Σάββατο 4 Ιουνίου 2016

Stiglitz: “La Gran Bretagna non lasci l’Unione ma serve una riforma dell’euro”


4/6/2016

Paolo Mastrolilli

Il Nobel: la moneta unica è stata un disastro non solo per la Grecia ma anche per Italia, Francia, Spagna e Portogallo

La Gran Bretagna «non deve lasciare l’Unione Europea, perché sarebbe un passo con conseguenze disastrose per tutti». L’euro, però, «va riformato o smantellato, perché è chiaramente un’istituzione fallita».

Sono molto netti i giudizi espressi dal premio Nobel per l’economia Joseph Stiglitz, che incontriamo ad una colazione ospitata dal Council on Foreign Relations. Il professore della Columbia University sta per pubblicare un libro sull’euro, e quindi interviene volentieri sui temi sollevati anche dal presidente dell’Eurogruppo Jeroen Dijsselbloem nell’intervista con La Stampa.

Il 23 giugno la Gran Bretagna deciderà se restare nell’Unione Europea: secondo lei cosa dovrebbe scegliere? 

«Il vero problema è quello politico, non economico. Nella gestione della Ue sono stati commessi molti errori. E’ un’istituzione verticistica, che non ha fatto abbastanza per democratizzarsi, e per creare una cultura e una identità politica comune fra i suoi cittadini. Questi però sono problemi che possono essere corretti, e l’arco della storia pende verso l’integrazione».

Quindi niente Brexit? 

«Non sarebbe utile sul piano economico, e lancerebbe un segnale molto pericoloso su quello politico, soprattutto verso altri paesi che potrebbero decidere di seguire l’esempio della Gran Bretagna.

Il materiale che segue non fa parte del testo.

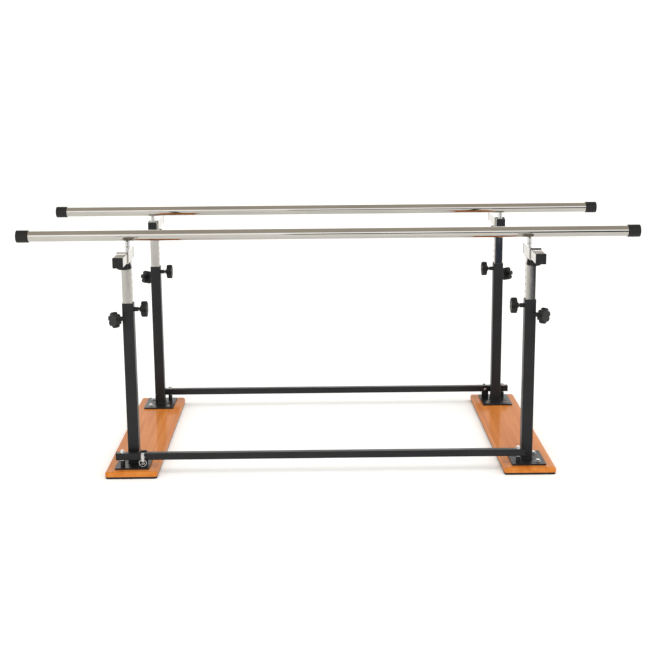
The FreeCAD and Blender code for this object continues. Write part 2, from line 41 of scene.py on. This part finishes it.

Diverso sarebbe il discorso, se invece Londra facesse parte dell’euro e dovesse decidere se abbandonarlo».

In questo caso, lei sarebbe a favore dell’uscita dalla moneta unica? 

«L’euro è stato senza alcun dubbio uno sviluppo cattivo per l’Europa».

Il suo prossimo libro sarà dedicato a questo tema. Perché considera l’euro un esperimento fallito? 

«Lo dicono i dati, non io. L’economia europea certamente non è andata bene dopo la crisi del 2008, e quindi bisogna chiedersi perché. E’ stato per colpa di una malattia improvvisa, delle istituzioni, della gente che non era più intelligente come prima, delle imprese malate, della giustizia inefficiente? Quale era la differenza chiave rispetto al passato? Io credo sia l’euro che ha impedito gli aggiustamenti necessari. Tutti gli economisti lo avevano detto, avvertendo che se ci fossero state crisi serie, la moneta unica avrebbe ostacolato gli adeguamenti indispensabili per reagire. Adesso ne vediamo le prove».

Per paesi come Italia e Grecia è stato un impedimento più grave? 

«Molto grave. Per la Grecia ovviamente è stato un disastro, ma c’è un’altra considerazione da fare. Se solo un paese avesse avuto guai, la questione sarebbe stata circoscritta: ok, la Grecia non si è saputa gestire bene, e adesso paga le conseguenze. Il problema però ha toccato anche la Spagna, l’Irlanda, il Portogallo, Cipro, l’Italia, la Francia. Tutti hanno avuto difficoltà, alcuni di natura imprenditoriale e altri no. Anche l’Europa del Nord. Allora devi riconoscere che è un problema sistemico».

L’euro va riformato, o smantellato? 

«Si può ancora riformare, ma la domanda è un’altra: lo sarà?».

Come andrebbe riformato? 

«Lo leggerete nel libro, ma comunque è chiaro che si deve partire dalla possibilità di fare gli aggiustamenti necessari per rispondere alle crisi».

Lei è stato molto critico anche della rigidità con cui la Germania ha imposto l’austerità a tutti gli altri paesi. Perché? 

«E’ un chiaro esempio di cosa non ha funzionato nell’euro. L’austerità era la linea sbagliata da seguire dal punto di vista economico, perché in una situazione di crisi come quella vissuta dall’Europa sarebbe servito l’esatto opposto. Bisognava stimolare l’economia, invece di soffocarla. Poi, una volta avviata la ripresa, saremmo potuti tornare a concentrarci sulla responsabilità fiscale. Dal punto di vista politico, però, l’impuntatura della Germania ha avuto effetti ancora più dannosi, perché ha impedito di trovare una soluzione europea condivisa e concordata alla crisi, dimostrando appunto le ragioni per cui il sistema, così come è disegnato ora, non funziona».